Monday, January 28, 2013
This podcast is the first of the three-part conversation that I had with Mr. Jim Morris. Jim served as executive director of the UN World Food Program [UNWFP], the largest humanitarian program in the world. Jim was executive director of the Program for over five years and during his tenure the UNWFP fed over 15 million people in more than 100 countries. In this first conversation, he and I talk about the scope of hunger in the world today and some of the root causes of this. We also look at basic categories such as chronic hunger situations versus hunger caused by disasters or cataclysms, the distinction between hunger and malnourishment, and the question of world hunger from a moral or economic or political perspective. “The average 7-8 year old boy in North Korea is already 6-7” shorter and 40 pounds lighter than his counter-part in South Korea…. For $35-40 we can feed a child in school for a whole year."
Monday, January 21, 2013
In this final segment of my conversation with Duane Arnold and Michael Bell we discuss the tensions that exist in the present culture around the whole issue of the nature of suffering and martyrdom.

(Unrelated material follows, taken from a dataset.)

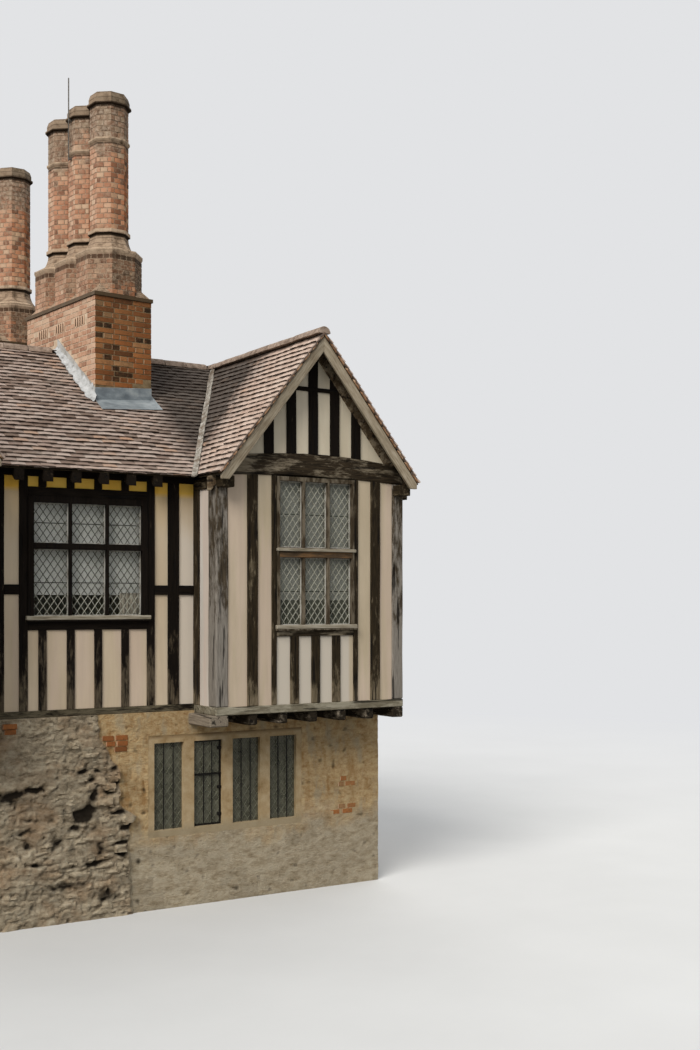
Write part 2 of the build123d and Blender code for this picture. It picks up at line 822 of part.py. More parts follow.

We discuss, for example, the difference between the martyrdom that Archbishop Romero suffered and the martyrdom that is embraced by some terrorist extremists. Death and suffering within the Christian context are always connected to the person of Christ and his death on the Cross. In addition, we talk about how the whole life of the Christian is one in which we move more deeply into a life of sacrifice so that the idea of dying for something is not all that foreign because we have been dying to so many other things already. Next, we turn to the person of Dietrich Bonhoeffer, a martyr at the hands of Nazi Germany, and the song they have created around Bonhoeffer's words of martyrdom. Finally, we talk about the anonymous words of martyrdom found at the Ravensbruck Concentration Camp and the incredible act of forgiveness of ones persecutors found in these words.
Monday, January 14, 2013
In the second part of my conversation with Michael Bell and Duane Arnold, creators of the "Martyrs' Project," we discuss the present reality of Christian martyrdom in the world today, how thousands of Christians are losing their lives, their livelihood, and their freedom all over the world simply because they are Christian. We discuss further on the ancient understanding of "martyr" as a witness who suffers for the faith. Michael asks the very provocative question, "What would you die for?" which leads to further questions: "What are you living for now? What would you be willing to suffer for?" Finally, our attention turns to the witness of Archbishop Oscar Romero, a 20th century Christian martyr and how his words of martyrdom lead them to create the song "Romero."
Monday, January 7, 2013
With this podcast, I begin the first of three conversations with Michael Bell and Duane Arnold. Duane and Michael founded “The Martyrs’ Project,” an Indianapolis based endeavor that takes the words of various Christian martyrs through the ages, many times the words uttered just prior to their death, and interprets them through various original musical compositions and genres. Intrigued by the meaning of martyr in Greek (marturious, "to witness"), Duane and Michael and I converse about their faith journeys in Jesus Christ that found direction and depth through the study of Church History and the Fathers of the Church. They note the profoundness of the martyrs in that they not only gave their lives because of their relationship with Jesus Christ, they died forgiving their executioners. The discussion highlights the Christian historical grounding of liturgy and social justice without drawing false division between the two.